What you will do: Locate the lines of the listing below that hold "True", then copy each of them.

==== Information provided ====

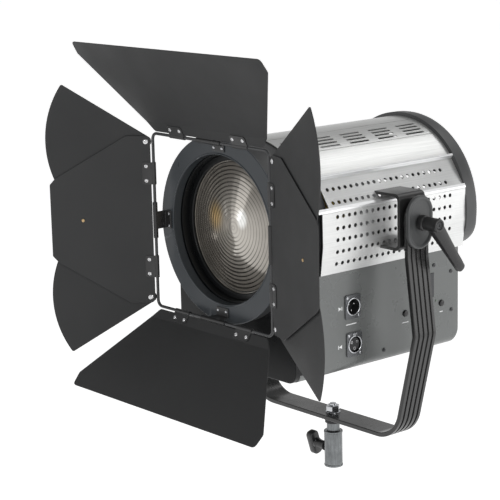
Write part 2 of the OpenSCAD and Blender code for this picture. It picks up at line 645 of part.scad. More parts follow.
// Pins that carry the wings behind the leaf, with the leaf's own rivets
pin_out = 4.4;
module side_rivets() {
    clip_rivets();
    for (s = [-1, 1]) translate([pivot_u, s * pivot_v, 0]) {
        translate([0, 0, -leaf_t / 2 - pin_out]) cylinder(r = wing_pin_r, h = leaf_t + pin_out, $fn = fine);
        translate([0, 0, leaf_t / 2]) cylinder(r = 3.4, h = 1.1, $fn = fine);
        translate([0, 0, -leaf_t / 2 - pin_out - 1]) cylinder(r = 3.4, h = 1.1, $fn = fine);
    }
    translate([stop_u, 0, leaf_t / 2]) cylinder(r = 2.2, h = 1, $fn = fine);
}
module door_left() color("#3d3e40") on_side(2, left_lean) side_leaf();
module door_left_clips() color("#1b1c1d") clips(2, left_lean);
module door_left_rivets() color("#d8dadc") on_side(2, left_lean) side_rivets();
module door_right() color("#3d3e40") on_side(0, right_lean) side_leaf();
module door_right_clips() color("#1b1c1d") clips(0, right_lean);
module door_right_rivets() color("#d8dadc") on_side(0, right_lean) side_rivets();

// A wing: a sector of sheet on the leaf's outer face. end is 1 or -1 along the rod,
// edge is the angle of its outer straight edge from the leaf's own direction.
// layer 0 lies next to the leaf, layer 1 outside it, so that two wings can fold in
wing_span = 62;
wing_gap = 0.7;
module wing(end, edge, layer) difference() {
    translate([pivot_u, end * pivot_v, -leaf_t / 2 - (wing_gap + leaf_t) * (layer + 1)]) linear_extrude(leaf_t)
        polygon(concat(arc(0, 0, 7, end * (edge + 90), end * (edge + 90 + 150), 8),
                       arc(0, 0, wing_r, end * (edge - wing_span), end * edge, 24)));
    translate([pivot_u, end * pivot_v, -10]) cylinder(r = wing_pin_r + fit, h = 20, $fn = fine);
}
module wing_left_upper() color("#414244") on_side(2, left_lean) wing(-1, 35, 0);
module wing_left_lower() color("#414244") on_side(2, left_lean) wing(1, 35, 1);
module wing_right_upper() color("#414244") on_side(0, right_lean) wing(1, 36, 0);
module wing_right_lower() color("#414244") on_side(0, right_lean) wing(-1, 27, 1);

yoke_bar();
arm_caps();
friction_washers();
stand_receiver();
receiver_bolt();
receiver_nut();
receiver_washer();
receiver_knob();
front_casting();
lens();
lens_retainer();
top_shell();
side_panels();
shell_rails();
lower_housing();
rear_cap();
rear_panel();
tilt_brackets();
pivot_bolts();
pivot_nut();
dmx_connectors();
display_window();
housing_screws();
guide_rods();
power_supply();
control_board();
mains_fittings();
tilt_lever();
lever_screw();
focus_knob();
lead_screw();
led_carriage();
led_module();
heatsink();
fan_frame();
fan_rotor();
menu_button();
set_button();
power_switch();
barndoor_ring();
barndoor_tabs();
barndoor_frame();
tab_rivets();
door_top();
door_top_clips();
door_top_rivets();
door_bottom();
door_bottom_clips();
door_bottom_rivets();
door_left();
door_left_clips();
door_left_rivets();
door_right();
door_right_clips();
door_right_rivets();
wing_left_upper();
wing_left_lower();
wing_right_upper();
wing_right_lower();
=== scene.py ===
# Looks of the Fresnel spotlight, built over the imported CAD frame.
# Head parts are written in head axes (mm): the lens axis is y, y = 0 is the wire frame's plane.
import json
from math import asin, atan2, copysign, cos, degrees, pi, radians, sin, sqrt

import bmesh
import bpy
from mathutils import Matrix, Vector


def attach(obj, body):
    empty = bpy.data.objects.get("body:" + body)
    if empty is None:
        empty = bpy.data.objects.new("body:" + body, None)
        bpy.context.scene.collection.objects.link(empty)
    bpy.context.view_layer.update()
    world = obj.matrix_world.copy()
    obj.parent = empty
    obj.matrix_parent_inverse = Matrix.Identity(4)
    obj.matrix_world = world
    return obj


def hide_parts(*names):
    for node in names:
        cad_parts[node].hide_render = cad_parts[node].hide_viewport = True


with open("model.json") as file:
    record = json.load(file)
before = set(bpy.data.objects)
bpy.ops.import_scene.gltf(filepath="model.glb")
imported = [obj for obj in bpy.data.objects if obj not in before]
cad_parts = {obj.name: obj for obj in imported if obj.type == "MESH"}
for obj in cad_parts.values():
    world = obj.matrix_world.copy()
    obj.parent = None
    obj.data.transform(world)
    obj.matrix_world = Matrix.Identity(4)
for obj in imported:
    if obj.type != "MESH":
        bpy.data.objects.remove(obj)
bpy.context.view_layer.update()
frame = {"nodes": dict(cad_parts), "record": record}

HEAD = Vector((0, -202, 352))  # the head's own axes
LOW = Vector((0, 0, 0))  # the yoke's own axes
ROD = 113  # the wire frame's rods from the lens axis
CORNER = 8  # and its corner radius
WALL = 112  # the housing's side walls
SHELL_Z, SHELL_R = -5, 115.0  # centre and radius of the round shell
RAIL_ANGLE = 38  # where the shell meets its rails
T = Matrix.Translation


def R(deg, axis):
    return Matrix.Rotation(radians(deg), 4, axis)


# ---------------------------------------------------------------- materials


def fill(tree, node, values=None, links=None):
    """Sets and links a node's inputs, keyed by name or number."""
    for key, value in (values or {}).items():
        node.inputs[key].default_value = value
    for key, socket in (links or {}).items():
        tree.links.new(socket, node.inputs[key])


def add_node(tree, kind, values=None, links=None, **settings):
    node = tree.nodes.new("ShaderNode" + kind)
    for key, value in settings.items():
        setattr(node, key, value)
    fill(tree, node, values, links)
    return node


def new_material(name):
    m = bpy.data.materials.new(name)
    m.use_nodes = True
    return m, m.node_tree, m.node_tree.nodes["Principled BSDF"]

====

Completed task:
        cad_parts[node].hide_render = cad_parts[node].hide_viewport = True
    m.use_nodes = True